For weeks, Voltaire said, the commission he heads has been awaiting a decision from both Préval and Bellerive on a two-part housing strategy it submitted. The strategy involves putting transitional shelters on demolished lots and helping people return home by providing them with a financial-assistance package to repair their quake-damaged homes.
In exchange for between $2,000 and $30,000 in assistance, building materials or a combination of the two, residents would have to agree to inspections of the work, and use certified workers trained in earthquake-resistant construction.
The second part of the strategy involves the planning of three future communities on the outskirts of the capital, including where Corail is located. The Inter-American Development Bank has designated money to hire a firm to do an urban layout, but the process is time-consuming. Voltaire fears that by the time it is done, "you can have 200,000 squatters " living in the hills around Corail. Bellerive said the government has various rebuilding strategies, including Voltaire's.
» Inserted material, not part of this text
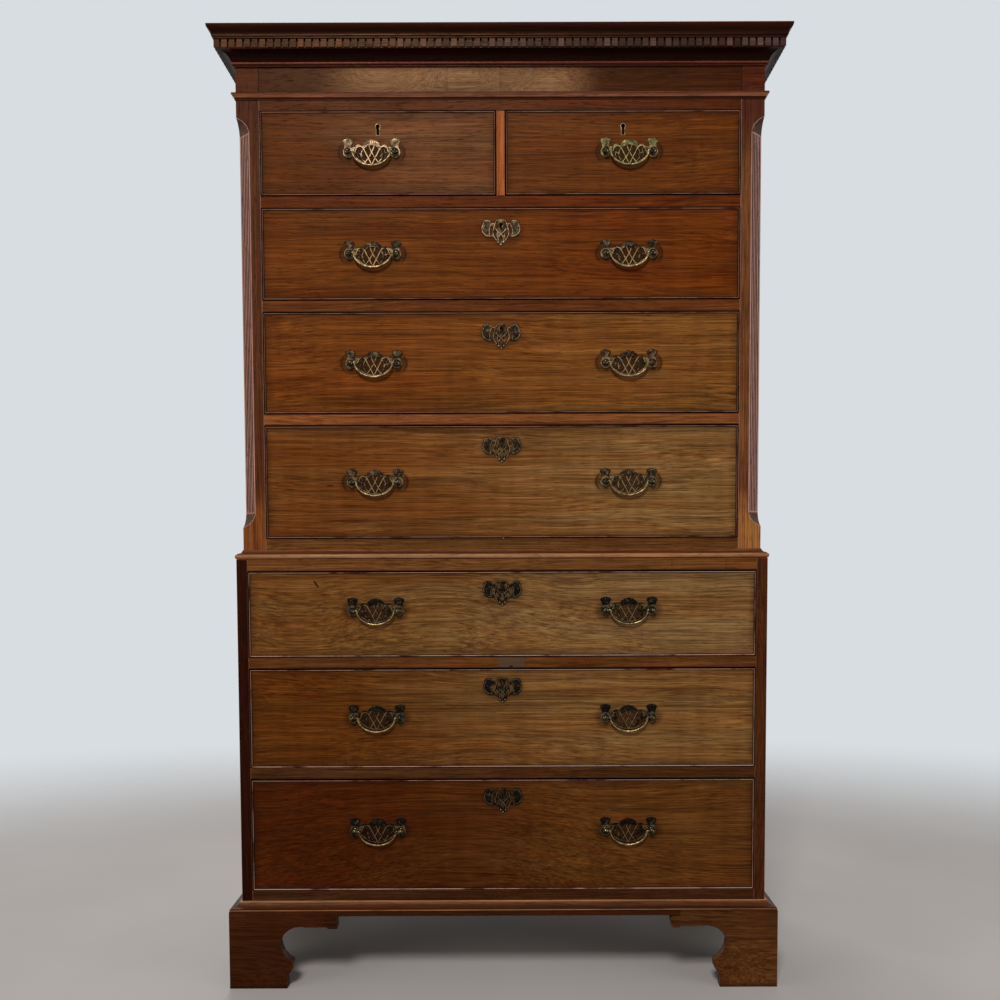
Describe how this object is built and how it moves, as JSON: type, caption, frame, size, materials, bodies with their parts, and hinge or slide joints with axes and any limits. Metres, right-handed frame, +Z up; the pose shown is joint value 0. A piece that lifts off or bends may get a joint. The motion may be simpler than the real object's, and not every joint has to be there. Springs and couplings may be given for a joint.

"Housing is not only a matter of land and construction, it is mostly a question of financing and management. How are we going to finance the construction? How are we going to guarantee the services for heavy concentration of population? We cannot rebuild slums,'' he said.
TEMPORARY SHELTER
Only 13,073 temporary shelters have been built throughout Haiti out of a goal of 135,000 by the end of next August, according to the shelter cluster. Fewer than 100 temporary shelters have been completed at Corail.
Even before the earthquake wiped out 100,000 homes, Haiti struggled with a massive housing shortage as its impoverished masses haphazardly built any how and anywhere. Few places show the complexity of rebuilding than Fort National, a slum community not far from the caved-in National Palace.
Préval has been dispatching government bulldozers and other heavy equipment to the neighborhood to remove rubble. He's asked NGOs to redirect cash-for-work dollars to area residents to involve them in the clean up. And Préval has been championing the idea of replacing residents' concrete shacks with multistory apartment buildings.
"We've always promoted the idea that people should be encouraged to go back home and that's what Fort National is about,'' said Adrian, the U.N. housing expert.
This summer, after being deluged with housing requests, Bellerive and Clinton endorsed the idea of an international housing expo of anti-seismic houses for Haiti. Some 380 proposals were received.
A jury will soon choose the best five models, which will be a living showcase in a planned community on government-owned land in Port-au-Prince. Quake victims will live in them, and the idea is to replicate the housing designs throughout Haiti.
But until that happens, frustrations continue to grow in and around Corail as residents wait on temporary plywood shelters that have been slow in coming.